Level 1 would be hoarding,

Level 2 would be “collecting” that is semi-hording and semi-normal,

Level 3 would be the imaginary normal life with a box in the attic, but clear rooms,

Level 4 would be minimalism,

Level 5 would be the Konmari “Mythical Legendary Master Status.

My home got to a level 2 in just two weeks of ignoring it…

But just about a day of cleaning got me back to level 3, mostly.

The room I cleaned has a better layout now, the organization of toys, books, clothes and the Google Home Screen has changed. I took one video call, it was an easier angle. The kids seemed more happy to play there again. The mold smell is gone. It makes me feel hopeful that I’m going to be able to use it well for a school room and play room.

I blocked the gaps next to the bed with reused foam so no more toys or weird things fall through the cracks where it’s hard to clean, that should help keep the room more fresh than before.

All the stuffed toys got washed and dried, the bedding is drying right now, so once I finish cleaning the window sill and the last 1.5 boxes of clutter, plus the top of the closet shelf, the room should be nice and fresh.

The books all got moved, but it feels like the wrong place still, as does the stuffed animal herd.
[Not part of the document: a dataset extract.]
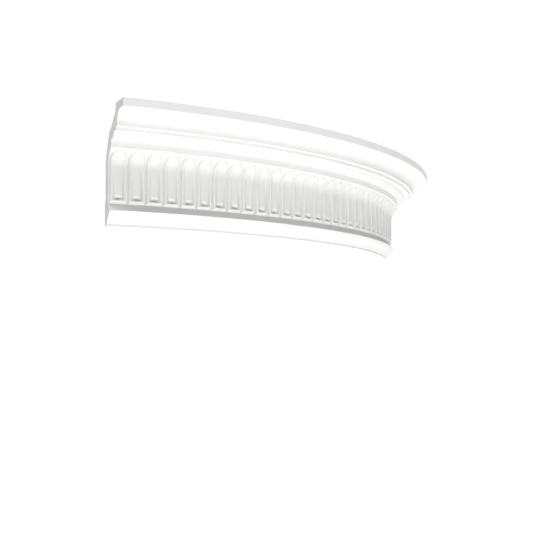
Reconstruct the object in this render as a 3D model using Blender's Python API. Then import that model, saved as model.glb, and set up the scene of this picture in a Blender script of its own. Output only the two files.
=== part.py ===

So unlike Konmari I did focus on location, but I did check all my daughter’s clothes at the same time, a kind of hybrid approach. As far as my clothes I don’t think I have much extra, maybe some underwear that is too tight and can go (which is the same size as ones that do fit weirdly, poor manufacturing perhaps). My son’s diapers, we are done with them, but I don’t know off hand if anyone will take used cloth diapers in real life… they are cute, but they have elastic that needs to be replaced as it ages and that doesn’t seem worth the effort. Eventually I’ll have to research it… but perhaps I should just let it go.

My old schedule was:

8 Breakfast, 9 Teach School, 10 Exercise, 11 Lunch, 12 Freeplay/Writing, 1 Teach Music, 2 Mum and Me with Daughter, 3 Outside Play Mum and me with Son, 4 Dinner, 5 Video Call with my Sister to Tutor Daughter so I can do ASL with Son, 6 Kids play together I relax, 7 Kids play with dad.

My new one will be:

7 Breakfast, 8 School, 9 Cooking, 10 Exercise, 11 Lunch, 12 Freeplay/Writing, 1 Music, 2 Outside or Building Blocks, 3 Reading or Signing or Language, 4 Dinner, 5 Video Call with Dad for Kids, 6 EQ Journal and Tidy Up, 7 Settle Down.

Schedules and cleaning always seem to go hand and hand, in physics time and space are actually one force like electricity is magnetism, and for me I need less physical clutter to have mental space to be brave enough to make a new schedule.

I have a coffee cart, I think I want to move the books and papers there, and hopefully go through my clothes. I feel like I don’t have an clutter that is clothes or books or paper, but if I actually count everything maybe I will find out I did. Either way I want to approach all those three categories together since I don’t have much of any of them.

I feel better about the future this year than last year, last year there were too many unknowns to really thrive for me, I did my best, but it was just too chaotic to really fully relax.

Reading the past five Konmari sessions I realize I took so many steps backwards last year that I’ve only gotten to the place I was last August, in terms of organizing, in terms of routines, in therms of living my best life, but maybe that’s enough, maybe everything is fine.